_STATED GOAL_. Read the data and repeat all of it exactly.

_INFORMATION SHOWN_.
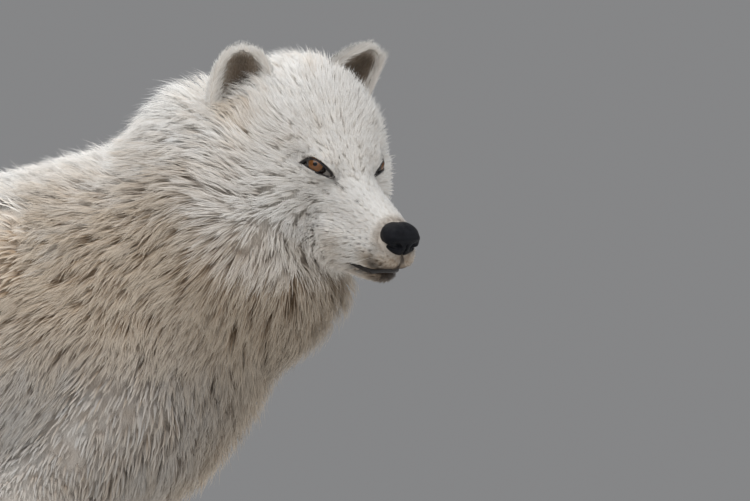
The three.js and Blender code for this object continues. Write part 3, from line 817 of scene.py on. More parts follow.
def trace(roots, region, reach, height, lift, swing):
    """Paths that leave the skin and lie along the coat; height is the share of the coat's
    depth at which each path ends."""
    path, ups = [roots], []
    points, level = roots, np.zeros(len(roots))
    for before, after in zip(STATIONS, STATIONS[1:]):
        normals = unit(slope(points, level)[1])
        ups.append(normals)
        way = flow(points, region)
        way = unit(way - dots(way, normals)[:, None] * normals)
        way = swung(way, normals, swing * after)
        level = height * (1 - (1 - after) ** lift)
        points = points + way * (reach * (after - before))[:, None]
        points = settle(points, level, 1)
        path.append(points)
    ups.append(unit(slope(points, level)[1]))
    return np.stack(path, 1), np.stack(ups, 1)


RINGS = {1: [1], 2: [1, 2]}
GIRTH = {1: [1.0], 2: [1.0, 0.74]}
TRIANGLES = {1: 6, 2: 12}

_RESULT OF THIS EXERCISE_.
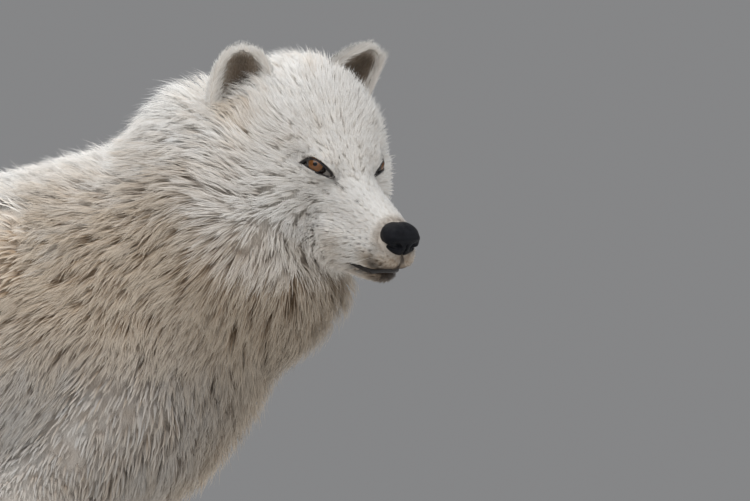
The three.js and Blender code for this object continues. Write part 3, from line 817 of scene.py on. More parts follow.
def trace(roots, region, reach, height, lift, swing):
    """Paths that leave the skin and lie along the coat; height is the share of the coat's
    depth at which each path ends."""
    path, ups = [roots], []
    points, level = roots, np.zeros(len(roots))
    for before, after in zip(STATIONS, STATIONS[1:]):
        normals = unit(slope(points, level)[1])
        ups.append(normals)
        way = flow(points, region)
        way = unit(way - dots(way, normals)[:, None] * normals)
        way = swung(way, normals, swing * after)
        level = height * (1 - (1 - after) ** lift)
        points = points + way * (reach * (after - before))[:, None]
        points = settle(points, level, 1)
        path.append(points)
    ups.append(unit(slope(points, level)[1]))
    return np.stack(path, 1), np.stack(ups, 1)


RINGS = {1: [1], 2: [1, 2]}
GIRTH = {1: [1.0], 2: [1.0, 0.74]}
TRIANGLES = {1: 6, 2: 12}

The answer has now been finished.